What This Means If You Build

If you build product that depends on AI, the next twelve months will reward two specific moves.

The first move is to know which shelf you’re building on. If your product is good-enough quality at low cost - automated email categorization, basic code completion, internal data lookup - you’re on the commodity shelf, and your input costs will keep falling. Your pricing model should mirror that. Per-user, predictable, subscription-style billing works. The commodity shelf is the right place to build durable margin, because input costs work in your favor over time.

If your product depends on frontier capability - the hardest reasoning, the longest contexts, the agents that actually finish work - you’re on the frontier shelf, and your input costs will stay stable or drift up. Your pricing model needs to mirror that too. Usage-based, tiered, or premium-credit billing matches what’s actually happening to your COGS. If you sell a flat-rate plan on top of frontier inference, you’re underwriting Jevons at your own expense.

The middle is the dangerous shelf. If your product is positioned as “as good as the frontier was a year ago, at a discount to the frontier today” - you’re going to spend 2027 explaining to customers why they shouldn’t just use the commodity tier or pay for the new frontier. The market for “almost-frontier-at-a-discount” gets very small once the gap between the two real curves opens up.

The second move is to build the muscle for model routing now, before the bill forces you to. The current generation of agent frameworks treats model selection as a constant. The next generation will treat it as a parameter - a routing layer that picks the cheapest model that can handle the task, falls back to a more capable model when it can’t, and keeps a per-customer or per-feature budget. This isn’t novel architecture. It’s the same pattern as multi-cloud routing for compute, multi-region routing for latency, multi-CDN routing for delivery. It’s coming for inference next.

The long-term win goes to the teams that learn to pick the right model for each kind of work. At Finsi we route Sonnet to the bulk of mid-difficulty work, Opus to anything that needs a large context window or expensive reasoning, GPT to review steps, and Gemini to text generation. Routing is the easy part. The hard part is the evals - not “did the agent return the correct result,” but “what’s the cost per correct result, and would the cheaper model handle this class of task.” Evals turn routing from a guess into a knob you can actually adjust on the price-quality curve.

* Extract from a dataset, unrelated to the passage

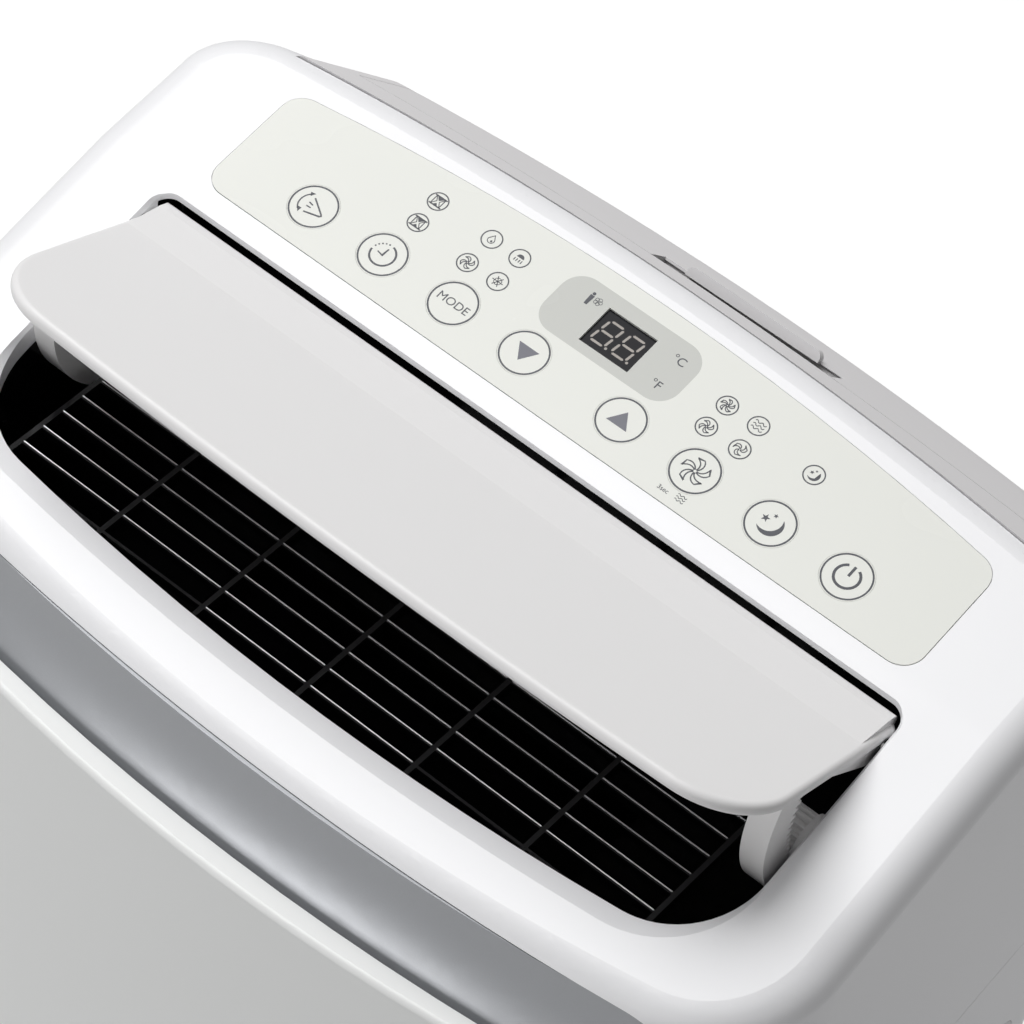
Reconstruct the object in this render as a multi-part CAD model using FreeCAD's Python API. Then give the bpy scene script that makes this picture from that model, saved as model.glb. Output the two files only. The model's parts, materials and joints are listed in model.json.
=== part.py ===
"""Portable air conditioner on casters: every sub-part is written as parts/NODE.step.

Frame: +X to the right seen from the front, +Y to the back, +Z up, origin on the floor
below the middle of the body.  Lengths are millimetres, angles are degrees.
"""
import FreeCAD, Part
import math
import os

V = FreeCAD.Vector

# ---------------------------------------------------------------- driving dimensions
BODY_WIDTH = 460.0            # across the side walls
BODY_DEPTH = 386.0            # front panel bulge to rear cover bulge
DECK_HEIGHT = 734.0           # control deck height at the key line
CASTER_HEIGHT = 58.0          # floor to the underside of the base pan
PARTITION_HEIGHT = 330.0      # underside of the plate between the two air circuits
PAN_HEIGHT = 34.0             # height of the base pan rim

WALL = 3.0                    # moulded wall thickness
SEAM = 0.5                    # visible gap between two mouldings
FIT = 0.3                     # clearance between pieces that only lie close
RUNNING = 0.05                # radial clearance of a pin or shaft in its hole

DECK_SLOPE = 11.0             # control deck, falling to the front
LIP_SLOPE = 17.2              # plane around the air outlet, falling to the front
KEY_LINE_FROM_REAR = 161.5    # rear bulge to the line through the key centres
CREASE_AHEAD_OF_KEYS = 23.5   # key line to the crease between the two planes
CREASE_RADIUS = 60.0
TOP_EDGE_RADIUS = 14.0        # rounding between the top and the walls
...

The team that owns the routing layer in a company will be in the same position the SRE team was in 2015 - the people who can explain why the bill went up, why it should go down, and what trade-offs the business is making by running on the current configuration.

The Choice

The week that Fable 5 shipped, I was on a call with a founder building an agent product for a vertical market. He was looking at the new pricing and trying to decide whether to lock his stack to frontier or to default to commodity with frontier as a fallback. He’d been assuming the question was about quality. After the week’s news, he started asking it as a question about unit economics.

I think that’s the actual signal underneath the three events. The question wasn’t whether AI was getting more expensive. The question was which AI you were building on, and what the unit economics of that shelf would look like in twelve months.

The cheap-AI era isn’t ending. It’s still there, on the commodity shelf, getting cheaper. What’s ending is the period where you didn’t have to choose, because everything came in one bundle at a flat price.

You have to choose now.

I don’t know yet which shelf Finsi ends up on for every workload. We run cascading agents in production today, and we’ll probably end up using both - frontier on the hardest planning steps, commodity on the cheap, parallel work. The decision is more interesting than it was six months ago, because the answer used to be “whichever is the best available” and now it’s “whichever has the right unit economics for the task.”

The week of June 9 was when that question got real.